2. Facilitate Dialogue and Build Relationships Without Promising to “Resolve” Anything. Provoke a change in how the parties are treating each other, without tying that activity to any expectation of “settling” the dispute. That particular poster could be located somewhere other than that particular employee’s cubicle. A poster could be created stating “I’m an Evangelical Christian and I work at XYZ.” Help the parties to develop new ways to deal with people who hold values different from their own.
3. Appeal to Over-Arching, Shared Values. Both the gay rights group and the opposing organization ascribe to nonviolence. Both believe in equal rights to be heard in public fora. Work around the “presenting” value that divides them, and identify other values that are shared. Because both believe in free speech, they might be interested in collaborating to create guidelines that assure the persistence of that value.
4. Confront Core Value Differences Directly. All people hold values, but not all values are immutable in every context. Seeking reconciliation is not the same as seeking settlement or compromise; it is seeking ways to honestly recognize our differences and continue to live with each other.

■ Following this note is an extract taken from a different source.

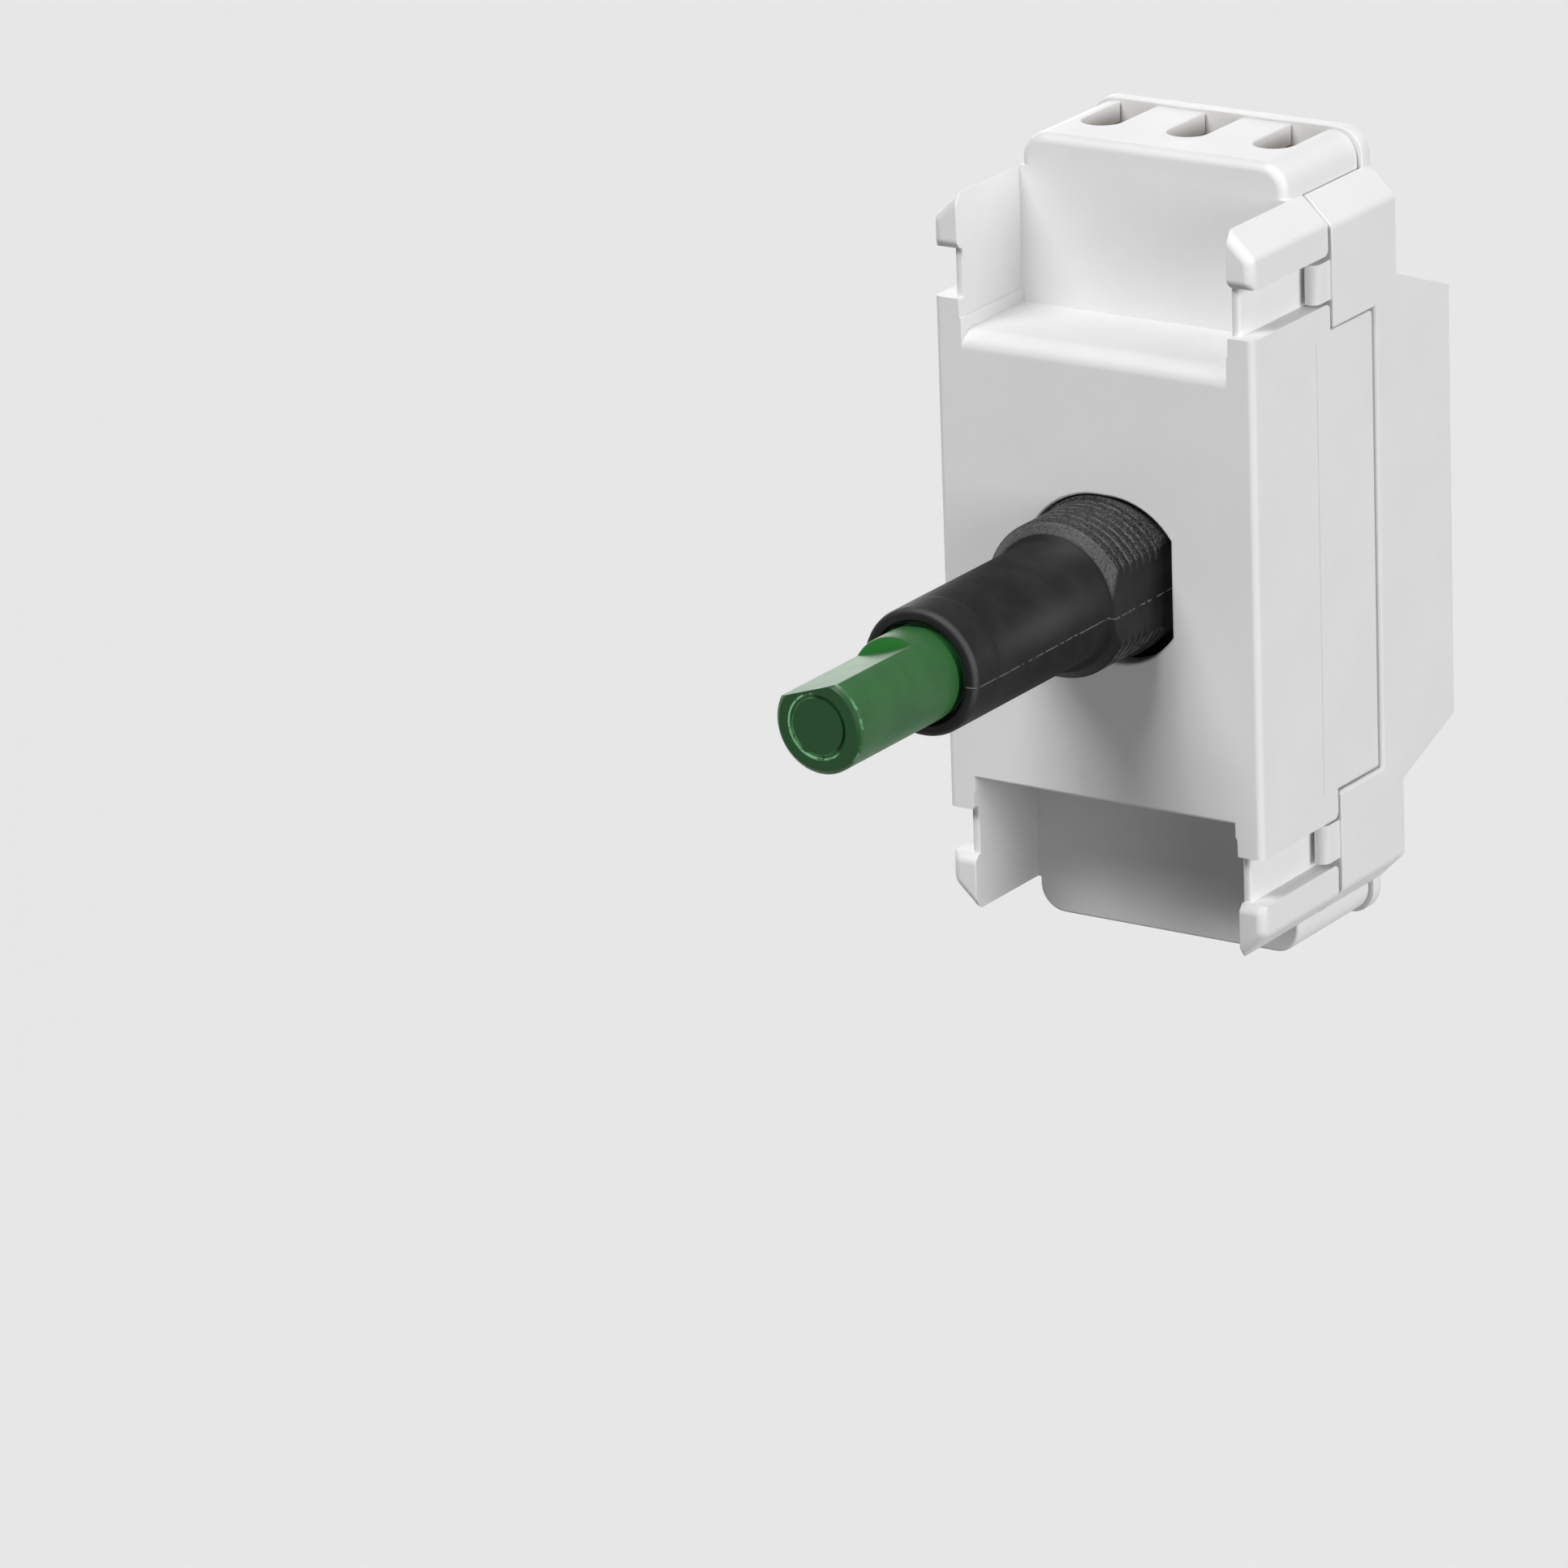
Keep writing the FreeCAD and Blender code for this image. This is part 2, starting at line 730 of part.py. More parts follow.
def power_transistor(side):
    x = side * (device_width + device_gap) / 2
    y0 = chamber_front + cage_gap + sink_thickness + pad_thickness
    top = -cavity_half_height - device_drop
    y1 = y0 + device_depth
    body = box(x - device_width / 2, x + device_width / 2, y0, y1, top - device_height, top)
    edges = edges_near(body, lambda e: middle(e).y > y1 - near)
    pieces = [body.makeChamfer(device_chamfer, edges)]
    h = lead_size / 2
    ly = y0 + device_depth / 2
    lz = -board_half_height + lead_size
    for place in (-1, 0, 1):
        lx = x + place * lead_pitch
        pieces.append(box(lx - h, lx + h, ly - h, ly + h, top, lz + h))
        pieces.append(box(lx - h, lx + h, ly - h, board_plane, lz - h, lz + h))
    return joined(pieces)


def sink_box(y0, y1, margin=0.0):
    reach = terminal_pitch + chamber_half - part_gap - cage_gap - margin
    low = -chamber_top + cage_gap + margin
    high = -cavity_half_height - sink_drop - margin
    return box(-reach, reach, y0, y1, low, high)


def heat_sink():
    y0 = chamber_front + cage_gap
    return sink_box(y0, y0 + sink_thickness)


def insulating_pad():
    y0 = chamber_front + cage_gap + sink_thickness
    return sink_box(y0, y0 + pad_thickness, pad_margin)


def controller_chip():
    y0 = board_plane + board_thickness
    h = chip_size / 2
    k = chip_ratio * h
    body = box(-h, h, y0 + chip_stand, y0 + chip_height, -k, k)
    legs = []
    for row in (-1, 1):
        for place in range(4):
            x = (place - 1.5) * chip_leg_pitch
            z0, z1 = sorted((row * k, row * (k + chip_leg_reach)))
            w = chip_leg_width / 2
            legs.append(box(x - w, x + w, y0, y0 + chip_leg_height, z0, z1))
    return joined([body] + legs)


def thermal_fuse():
    """Small round fuse lying along X, with its leads bent to the board."""
    y0 = board_plane + board_thickness
    y = y0 + fuse_stand
    z = board_half_height - fuse_inset
    half = fuse_length / 2
    body = Part.makeCylinder(fuse_radius, fuse_length, V(-half, y, z), V(1, 0, 0))
    reach = half + fuse_lead_reach
    h = fuse_lead / 2
    wire = box(-reach, reach, y - h, y + h, z - h, z + h)
    leg = box(reach - fuse_lead, reach, y0, y + h, z - h, z + h)
    return joined([body, wire] + both_x(leg))


def terminal_plate(x):
    """Fixed conductor: a tongue inside the clamp and a foot back to the board."""
    w = plate_width / 2
    tongue = box(x - w, x + w, plate_front, plate_rear, plate_foot, chamber_top - plate_top_gap)
    foot = box(x - w, x + w, plate_front, board_plane, plate_foot, plate_foot + plate_thickness)
    return joined([tongue, foot])


def terminal_cage(x):
    """Rising clamp: a box round the tongue, drawn back by the screw."""
    w, t = chamber_half - cage_gap, cage_wall
    outer = box(x - w, x + w, cage_front, cage_rear, cage_low, cage_high)
    edges = edges_near(outer, lambda e: straight_along(e, 2))
    outer = outer.makeChamfer(t / 2, edges)
    window = box(x - w + t, x + w - t, cage_front + t, cage_rear - t, cage_low - past, cage_high + past)
    hole = rod(screw_radius + running, cage_rear - t - past / 2, cage_rear + past, x, screw_z)
    return outer.cut([window, hole])


def terminal_screw(x):
    shank = rod(screw_radius, plate_rear + seat_gap, screw_head_front, x, screw_z)
    head = rod(screw_head, screw_head_front, end_plane, x, screw_z)
    reach = screw_head + past
    slot_rear = end_plane - screw_head_height / 2
    slot = box(x - reach, x + reach, slot_rear, end_plane + past, screw_z - screw_slot / 2,
               screw_z + screw_slot / 2)
    return joined([shank, head]).cut(slot)


def main():
    os.makedirs("parts", exist_ok=True)
    save(front_casing(), "front_casing")
    save(rear_casing(), "rear_casing")
    save(threaded_bush(), "threaded_bush")
    save(control_shaft(), "control_shaft")
    save(retaining_clip(), "retaining_clip")
    save(pot_housing(), "pot_housing")
    save(wiper_rotor(), "wiper_rotor")
    save(wiper_contact(), "wiper_contact")
    save(resistive_element(), "resistive_element")
    save(pot_terminals(), "pot_terminals")
    save(switch_housing(), "switch_housing")
    save(switch_plunger(), "switch_plunger")
    save(moving_contact(), "moving_contact")
    save(fixed_contacts(), "fixed_contacts")
    save(return_spring(), "return_spring")
    save(circuit_board(), "circuit_board")
    save(film_capacitor(), "film_capacitor")
    save(electrolytic_capacitor(), "electrolytic_capacitor")
    save(choke_core(), "choke_core")
    save(choke_winding(), "choke_winding")
    save(power_transistor(-1), "power_transistor_left")
    save(power_transistor(1), "power_transistor_right")
    save(insulating_pad(), "insulating_pad")
    save(heat_sink(), "heat_sink")
    save(controller_chip(), "controller_chip")
    save(thermal_fuse(), "thermal_fuse")
    for place, x in terminal_places().items():
        save(terminal_plate(x), "terminal_plate_" + place)
        save(terminal_cage(x), "terminal_cage_" + place)
        save(terminal_screw(x), "terminal_screw_" + place)


main()
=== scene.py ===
import bmesh
import bpy
import math
from mathutils import Matrix, Vector


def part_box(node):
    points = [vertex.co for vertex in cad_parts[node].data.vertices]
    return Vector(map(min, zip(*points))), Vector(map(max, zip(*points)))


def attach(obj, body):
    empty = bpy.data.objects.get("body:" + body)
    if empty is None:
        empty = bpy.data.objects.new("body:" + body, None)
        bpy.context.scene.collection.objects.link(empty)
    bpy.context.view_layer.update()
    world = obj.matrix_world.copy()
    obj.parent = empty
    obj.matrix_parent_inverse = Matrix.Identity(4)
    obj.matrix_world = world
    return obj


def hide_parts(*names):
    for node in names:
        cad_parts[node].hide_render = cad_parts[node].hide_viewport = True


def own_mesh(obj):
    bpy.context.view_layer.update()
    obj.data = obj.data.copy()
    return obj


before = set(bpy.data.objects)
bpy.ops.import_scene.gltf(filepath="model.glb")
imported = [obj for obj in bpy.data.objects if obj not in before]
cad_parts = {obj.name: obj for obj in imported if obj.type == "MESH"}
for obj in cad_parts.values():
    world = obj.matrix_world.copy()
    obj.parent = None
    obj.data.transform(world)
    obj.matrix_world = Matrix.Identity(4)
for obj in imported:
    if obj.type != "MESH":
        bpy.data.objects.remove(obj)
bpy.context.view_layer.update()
mm = 0.001
print("frame loaded with", len(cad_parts), "nodes")


# Camera that sees the module as the photograph does
cameraSet = {
    "azimuth": 33.824,      # degrees to the right of straight ahead
    "elevation": 19.093,
    "roll": -2.117,
    "distance": 0.581837,
    "shiftRight": -0.019107,
    "shiftUp": -0.012508,
    "lens": 219.63,
    "sensor": 36.0,
}


def makeCamera():
    c = cameraSet
    azimuth, elevation, roll = [math.radians(c[key]) for key in ("azimuth", "elevation", "roll")]
    level = Vector((math.cos(azimuth), math.sin(azimuth), 0))
    back = Vector((math.sin(azimuth), -math.cos(azimuth), 0)) * math.cos(elevation)
    back.z = math.sin(elevation)
    above = back.cross(level)
    right = level * math.cos(roll) + above * math.sin(roll)
    up = above * math.cos(roll) - level * math.sin(roll)
    data = bpy.data.cameras.new("camera")
    data.lens = c["lens"]
    data.sensor_width = c["sensor"]
    data.clip_start = 0.01
    data.clip_end = 50
    camera = bpy.data.objects.new("camera", data)
    spot = right * c["shiftRight"] + up * c["shiftUp"] + back * c["distance"]
    camera.matrix_world = Matrix.Translation(spot) @ Matrix((right, up, back)).transposed().to_4x4()
    bpy.context.scene.collection.objects.link(camera)
    bpy.context.scene.camera = camera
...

This last concept was inspiring. Susskind is urging us to depart from reliance upon interest-based models when the nature of the conflict calls for us to do so. And, to him, current heated conflicts surrounding health care, climate change, abortion and other immediate social challenges urgently call for it. Value differences can be “resolved” only by parties’ agreeing to reconcile — not agreeing to to compromise.
Conversations leading to reconciliation can be mediated, and indeed often are mediated, and perhaps need to be mediated. But the mediators who engage in such a process must embrace a different model and guide participants toward a different outcome than those with which we may be familiar.